• [Work to complete] Extract the listing in its entirety, keeping each line identical to the original.
# Dataset content start
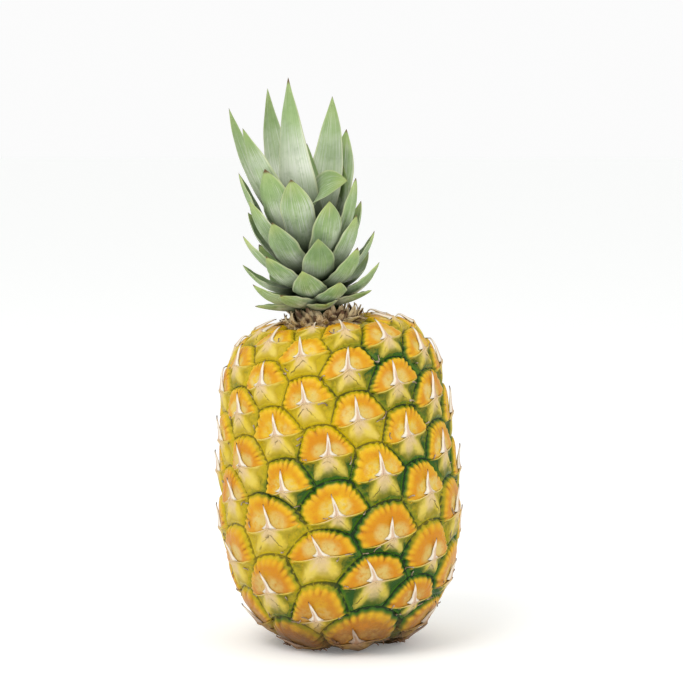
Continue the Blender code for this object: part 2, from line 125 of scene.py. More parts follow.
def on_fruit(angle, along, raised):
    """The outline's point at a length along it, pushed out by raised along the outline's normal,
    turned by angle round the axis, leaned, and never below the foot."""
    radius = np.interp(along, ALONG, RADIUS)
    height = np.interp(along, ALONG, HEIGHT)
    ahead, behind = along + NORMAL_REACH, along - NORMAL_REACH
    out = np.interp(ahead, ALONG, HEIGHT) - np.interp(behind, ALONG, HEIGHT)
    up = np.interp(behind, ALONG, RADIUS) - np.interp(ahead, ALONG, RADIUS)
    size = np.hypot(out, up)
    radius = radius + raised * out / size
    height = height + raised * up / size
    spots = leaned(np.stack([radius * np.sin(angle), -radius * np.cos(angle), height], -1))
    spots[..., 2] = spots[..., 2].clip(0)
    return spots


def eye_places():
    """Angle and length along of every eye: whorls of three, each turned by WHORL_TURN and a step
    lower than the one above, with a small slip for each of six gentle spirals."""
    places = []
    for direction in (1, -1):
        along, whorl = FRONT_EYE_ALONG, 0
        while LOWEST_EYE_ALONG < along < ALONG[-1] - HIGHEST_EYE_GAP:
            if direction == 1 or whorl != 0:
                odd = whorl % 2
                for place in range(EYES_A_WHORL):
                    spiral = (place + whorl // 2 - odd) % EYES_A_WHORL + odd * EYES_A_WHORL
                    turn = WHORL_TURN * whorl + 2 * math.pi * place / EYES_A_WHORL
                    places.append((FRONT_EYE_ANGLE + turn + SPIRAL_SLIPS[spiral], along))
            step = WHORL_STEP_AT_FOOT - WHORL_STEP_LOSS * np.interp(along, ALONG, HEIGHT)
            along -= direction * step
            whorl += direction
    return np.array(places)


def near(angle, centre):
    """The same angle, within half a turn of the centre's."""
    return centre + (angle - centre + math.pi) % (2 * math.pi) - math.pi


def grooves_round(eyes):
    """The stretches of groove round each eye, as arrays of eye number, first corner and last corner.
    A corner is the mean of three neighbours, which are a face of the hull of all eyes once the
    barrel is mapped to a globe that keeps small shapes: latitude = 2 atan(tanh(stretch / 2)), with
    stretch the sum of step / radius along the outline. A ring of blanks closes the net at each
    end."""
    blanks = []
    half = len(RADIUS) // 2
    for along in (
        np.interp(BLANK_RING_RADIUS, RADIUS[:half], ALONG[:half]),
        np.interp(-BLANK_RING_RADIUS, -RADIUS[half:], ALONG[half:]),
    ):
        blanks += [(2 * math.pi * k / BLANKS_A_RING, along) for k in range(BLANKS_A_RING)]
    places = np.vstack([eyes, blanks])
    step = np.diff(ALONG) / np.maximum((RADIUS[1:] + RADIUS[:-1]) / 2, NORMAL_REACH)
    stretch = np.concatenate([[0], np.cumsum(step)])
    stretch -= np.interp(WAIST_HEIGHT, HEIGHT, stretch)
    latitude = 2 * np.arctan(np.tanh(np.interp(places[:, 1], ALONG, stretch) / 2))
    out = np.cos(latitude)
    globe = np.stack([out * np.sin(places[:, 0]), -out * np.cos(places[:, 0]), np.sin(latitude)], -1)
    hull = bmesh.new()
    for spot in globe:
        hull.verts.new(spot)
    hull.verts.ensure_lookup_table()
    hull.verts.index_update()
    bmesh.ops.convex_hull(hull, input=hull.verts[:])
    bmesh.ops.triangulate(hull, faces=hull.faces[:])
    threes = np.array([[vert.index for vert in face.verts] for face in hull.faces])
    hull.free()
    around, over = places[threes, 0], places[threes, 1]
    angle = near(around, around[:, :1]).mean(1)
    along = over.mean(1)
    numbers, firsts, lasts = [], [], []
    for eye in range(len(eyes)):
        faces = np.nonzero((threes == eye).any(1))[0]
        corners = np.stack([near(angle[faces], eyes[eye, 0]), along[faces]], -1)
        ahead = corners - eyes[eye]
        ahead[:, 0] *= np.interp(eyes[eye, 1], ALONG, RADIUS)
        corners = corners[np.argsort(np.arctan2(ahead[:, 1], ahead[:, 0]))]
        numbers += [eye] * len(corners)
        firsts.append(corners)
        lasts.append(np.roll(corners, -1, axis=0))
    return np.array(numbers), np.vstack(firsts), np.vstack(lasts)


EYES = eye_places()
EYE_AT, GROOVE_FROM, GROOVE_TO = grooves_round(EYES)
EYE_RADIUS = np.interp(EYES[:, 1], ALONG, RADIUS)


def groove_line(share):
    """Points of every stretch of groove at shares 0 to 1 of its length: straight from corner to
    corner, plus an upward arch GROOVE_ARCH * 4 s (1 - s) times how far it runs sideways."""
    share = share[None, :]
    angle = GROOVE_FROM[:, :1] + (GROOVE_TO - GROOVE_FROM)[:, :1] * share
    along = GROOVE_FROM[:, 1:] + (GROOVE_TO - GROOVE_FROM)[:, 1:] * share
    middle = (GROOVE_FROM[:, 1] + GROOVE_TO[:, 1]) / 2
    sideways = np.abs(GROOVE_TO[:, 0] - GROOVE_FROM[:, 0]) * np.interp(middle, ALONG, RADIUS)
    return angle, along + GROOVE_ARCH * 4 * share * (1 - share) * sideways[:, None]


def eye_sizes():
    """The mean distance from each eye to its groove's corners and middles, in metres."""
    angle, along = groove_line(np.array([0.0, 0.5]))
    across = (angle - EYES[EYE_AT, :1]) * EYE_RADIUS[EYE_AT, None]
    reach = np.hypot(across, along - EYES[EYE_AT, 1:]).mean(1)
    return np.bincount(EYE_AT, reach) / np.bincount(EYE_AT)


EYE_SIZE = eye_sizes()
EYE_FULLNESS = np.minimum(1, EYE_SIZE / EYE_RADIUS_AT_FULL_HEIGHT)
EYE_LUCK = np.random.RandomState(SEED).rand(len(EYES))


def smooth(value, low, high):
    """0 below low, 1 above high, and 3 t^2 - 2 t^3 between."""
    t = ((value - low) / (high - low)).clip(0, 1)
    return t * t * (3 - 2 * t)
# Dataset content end
• [Answer to this exercise]
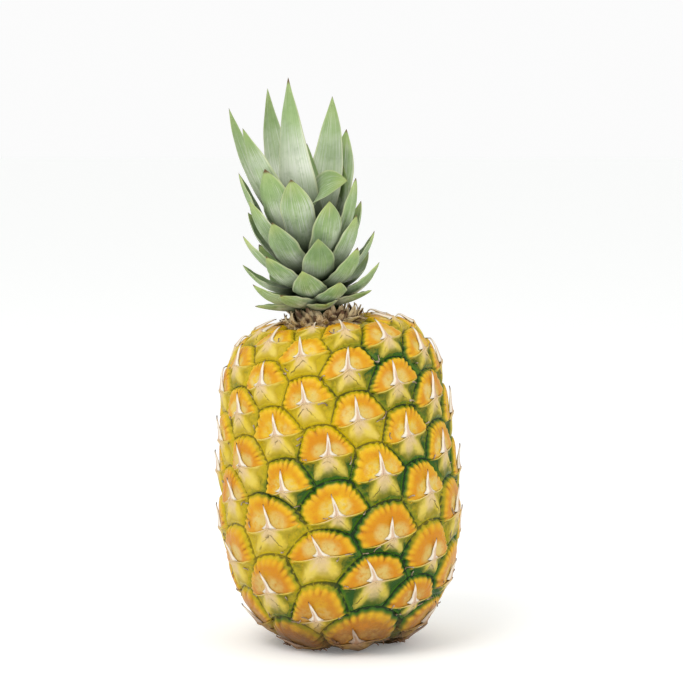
Continue the Blender code for this object: part 2, from line 125 of scene.py. More parts follow.
def on_fruit(angle, along, raised):
    """The outline's point at a length along it, pushed out by raised along the outline's normal,
    turned by angle round the axis, leaned, and never below the foot."""
    radius = np.interp(along, ALONG, RADIUS)
    height = np.interp(along, ALONG, HEIGHT)
    ahead, behind = along + NORMAL_REACH, along - NORMAL_REACH
    out = np.interp(ahead, ALONG, HEIGHT) - np.interp(behind, ALONG, HEIGHT)
    up = np.interp(behind, ALONG, RADIUS) - np.interp(ahead, ALONG, RADIUS)
    size = np.hypot(out, up)
    radius = radius + raised * out / size
    height = height + raised * up / size
    spots = leaned(np.stack([radius * np.sin(angle), -radius * np.cos(angle), height], -1))
    spots[..., 2] = spots[..., 2].clip(0)
    return spots


def eye_places():
    """Angle and length along of every eye: whorls of three, each turned by WHORL_TURN and a step
    lower than the one above, with a small slip for each of six gentle spirals."""
    places = []
    for direction in (1, -1):
        along, whorl = FRONT_EYE_ALONG, 0
        while LOWEST_EYE_ALONG < along < ALONG[-1] - HIGHEST_EYE_GAP:
            if direction == 1 or whorl != 0:
                odd = whorl % 2
                for place in range(EYES_A_WHORL):
                    spiral = (place + whorl // 2 - odd) % EYES_A_WHORL + odd * EYES_A_WHORL
                    turn = WHORL_TURN * whorl + 2 * math.pi * place / EYES_A_WHORL
                    places.append((FRONT_EYE_ANGLE + turn + SPIRAL_SLIPS[spiral], along))
            step = WHORL_STEP_AT_FOOT - WHORL_STEP_LOSS * np.interp(along, ALONG, HEIGHT)
            along -= direction * step
            whorl += direction
    return np.array(places)


def near(angle, centre):
    """The same angle, within half a turn of the centre's."""
    return centre + (angle - centre + math.pi) % (2 * math.pi) - math.pi


def grooves_round(eyes):
    """The stretches of groove round each eye, as arrays of eye number, first corner and last corner.
    A corner is the mean of three neighbours, which are a face of the hull of all eyes once the
    barrel is mapped to a globe that keeps small shapes: latitude = 2 atan(tanh(stretch / 2)), with
    stretch the sum of step / radius along the outline. A ring of blanks closes the net at each
    end."""
    blanks = []
    half = len(RADIUS) // 2
    for along in (
        np.interp(BLANK_RING_RADIUS, RADIUS[:half], ALONG[:half]),
        np.interp(-BLANK_RING_RADIUS, -RADIUS[half:], ALONG[half:]),
    ):
        blanks += [(2 * math.pi * k / BLANKS_A_RING, along) for k in range(BLANKS_A_RING)]
    places = np.vstack([eyes, blanks])
    step = np.diff(ALONG) / np.maximum((RADIUS[1:] + RADIUS[:-1]) / 2, NORMAL_REACH)
    stretch = np.concatenate([[0], np.cumsum(step)])
    stretch -= np.interp(WAIST_HEIGHT, HEIGHT, stretch)
    latitude = 2 * np.arctan(np.tanh(np.interp(places[:, 1], ALONG, stretch) / 2))
    out = np.cos(latitude)
    globe = np.stack([out * np.sin(places[:, 0]), -out * np.cos(places[:, 0]), np.sin(latitude)], -1)
    hull = bmesh.new()
    for spot in globe:
        hull.verts.new(spot)
    hull.verts.ensure_lookup_table()
    hull.verts.index_update()
    bmesh.ops.convex_hull(hull, input=hull.verts[:])
    bmesh.ops.triangulate(hull, faces=hull.faces[:])
    threes = np.array([[vert.index for vert in face.verts] for face in hull.faces])
    hull.free()
    around, over = places[threes, 0], places[threes, 1]
    angle = near(around, around[:, :1]).mean(1)
    along = over.mean(1)
    numbers, firsts, lasts = [], [], []
    for eye in range(len(eyes)):
        faces = np.nonzero((threes == eye).any(1))[0]
        corners = np.stack([near(angle[faces], eyes[eye, 0]), along[faces]], -1)
        ahead = corners - eyes[eye]
        ahead[:, 0] *= np.interp(eyes[eye, 1], ALONG, RADIUS)
        corners = corners[np.argsort(np.arctan2(ahead[:, 1], ahead[:, 0]))]
        numbers += [eye] * len(corners)
        firsts.append(corners)
        lasts.append(np.roll(corners, -1, axis=0))
    return np.array(numbers), np.vstack(firsts), np.vstack(lasts)


EYES = eye_places()
EYE_AT, GROOVE_FROM, GROOVE_TO = grooves_round(EYES)
EYE_RADIUS = np.interp(EYES[:, 1], ALONG, RADIUS)


def groove_line(share):
    """Points of every stretch of groove at shares 0 to 1 of its length: straight from corner to
    corner, plus an upward arch GROOVE_ARCH * 4 s (1 - s) times how far it runs sideways."""
    share = share[None, :]
    angle = GROOVE_FROM[:, :1] + (GROOVE_TO - GROOVE_FROM)[:, :1] * share
    along = GROOVE_FROM[:, 1:] + (GROOVE_TO - GROOVE_FROM)[:, 1:] * share
    middle = (GROOVE_FROM[:, 1] + GROOVE_TO[:, 1]) / 2
    sideways = np.abs(GROOVE_TO[:, 0] - GROOVE_FROM[:, 0]) * np.interp(middle, ALONG, RADIUS)
    return angle, along + GROOVE_ARCH * 4 * share * (1 - share) * sideways[:, None]


def eye_sizes():
    """The mean distance from each eye to its groove's corners and middles, in metres."""
    angle, along = groove_line(np.array([0.0, 0.5]))
    across = (angle - EYES[EYE_AT, :1]) * EYE_RADIUS[EYE_AT, None]
    reach = np.hypot(across, along - EYES[EYE_AT, 1:]).mean(1)
    return np.bincount(EYE_AT, reach) / np.bincount(EYE_AT)


EYE_SIZE = eye_sizes()
EYE_FULLNESS = np.minimum(1, EYE_SIZE / EYE_RADIUS_AT_FULL_HEIGHT)
EYE_LUCK = np.random.RandomState(SEED).rand(len(EYES))


def smooth(value, low, high):
    """0 below low, 1 above high, and 3 t^2 - 2 t^3 between."""
    t = ((value - low) / (high - low)).clip(0, 1)
    return t * t * (3 - 2 * t)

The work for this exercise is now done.